Here’s a short checklist many plants use when they want their air system to behave like a reliable production unit:
- Daily or shift check: flow, pressure drop, pump status, visible leaks
- Weekly check: pH, make-up water, mist eliminator condition
- Monthly check: internal inspection window, spray pattern verification
- Quarterly check: deeper clean, calibration of sensors, corrosion review
None of this is complicated. What matters is consistency. A wet scrubber that is monitored and maintained tends to be boring, and boring is the goal.
The bigger story is trust in the air you cannot see
Industrial teams typically reveal themselves through “things” they produce—things like throughput, yield, and defective units. Air management is invisible until it becomes apparent and intuitively urgent. The smarter approach is to treat air as part of quality, uptime, and community relations.
A stable air treatment setup can influence daily operations in surprising ways. Workers stop reporting irritation or odor near certain stations. Equipment stays cleaner. Sensitive processes such as coating or finishing become more consistent. Even the building itself lasts longer when corrosive mist is controlled rather than allowed to wander.
Wet scrubbing fits into that story because it is adaptable. It can be tuned. It can respond to changes in production chemistry. And when the system is designed for the reality of the contaminant stream, it can remove the “mystery” from emissions.
In modern manufacturing, the cleanest plants are not the ones with the most complicated hardware.
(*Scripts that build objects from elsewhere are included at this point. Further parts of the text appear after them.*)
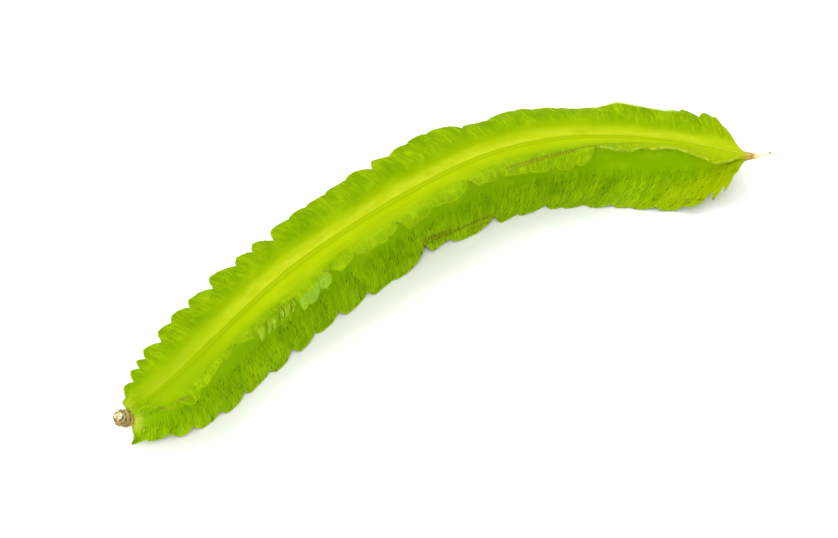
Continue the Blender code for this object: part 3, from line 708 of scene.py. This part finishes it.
def podFinish():
    look = podLook
    f = Finish("podSkin", look, Subsurface_Weight=0.25, Subsurface_Scale=0.0007,
               Subsurface_Radius=(0.9, 1.0, 0.08), Specular_IOR_Level=0.02,
               Specular_Tint=(0.72, 1.0, 0.10, 1.0))
    along, across, reach = f.attribute("along"), f.attribute("across"), f.attribute("reach")
    edge, region, sheet = f.attribute("edge"), f.attribute("region"), f.attribute("sheet")
    away = reach.math("MAXIMUM", 0.0)
    top = region.ramp(0.75, 0.25)
    flank = region.ramp(0.25, 0.75) * region.ramp(1.75, 1.25)
    faces = 1.0 - flank     # the upper and the lower face, each with a seam
    on = {name: abs(sheet - float(wings[name]["sheet"])).ramp(0.4, 0.1) for name in aroundOrder}
    blades = away.ramp(0.6, 4.0).math("MAXIMUM", reach.ramp(-3.0, 0.5) * flank)
    shoulder = on["upperInner"] * along.ramp(40.0, 64.0) * along.ramp(128.0, 104.0)
    wander = f.noise(f.vector(along * 0.06, across * 0.2, region * 3.1)) - 0.5

    # hair-fine veins across the wings, broken and leaning back, and broader patches
    warp = f.noise(f.vector(along * 0.30, away * 0.35, region * 3.7), detail=3.0, rough=0.55) - 0.5
    slant = flank * along.ramp(95.0, 150.0)     # the flank's veins lean more towards the beak
    lined = along + away * away * 0.014 + away * slant * 0.22 + warp * 1.6 * blades
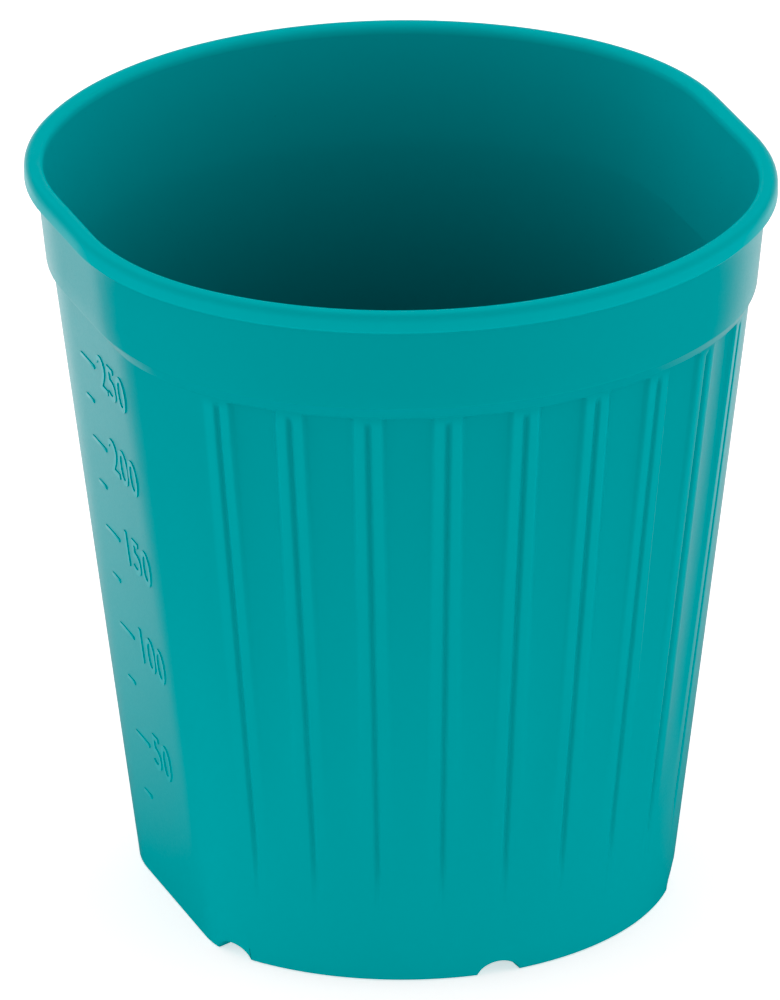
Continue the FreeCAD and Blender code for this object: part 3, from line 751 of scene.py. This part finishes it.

They are the ones where invisible risks are treated like measurable variables, with equipment that is chosen for the real job and kept in working order.
Air does not get the spotlight in most factories. It should. It is the shared space between people, processes, and the outside world. When a plant invests in industrial-grade wet filtration and runs it with the same discipline as any critical system, the results show up everywhere: compliance becomes calmer, maintenance becomes predictable, and the facility feels controlled in a way that visitors notice without knowing why.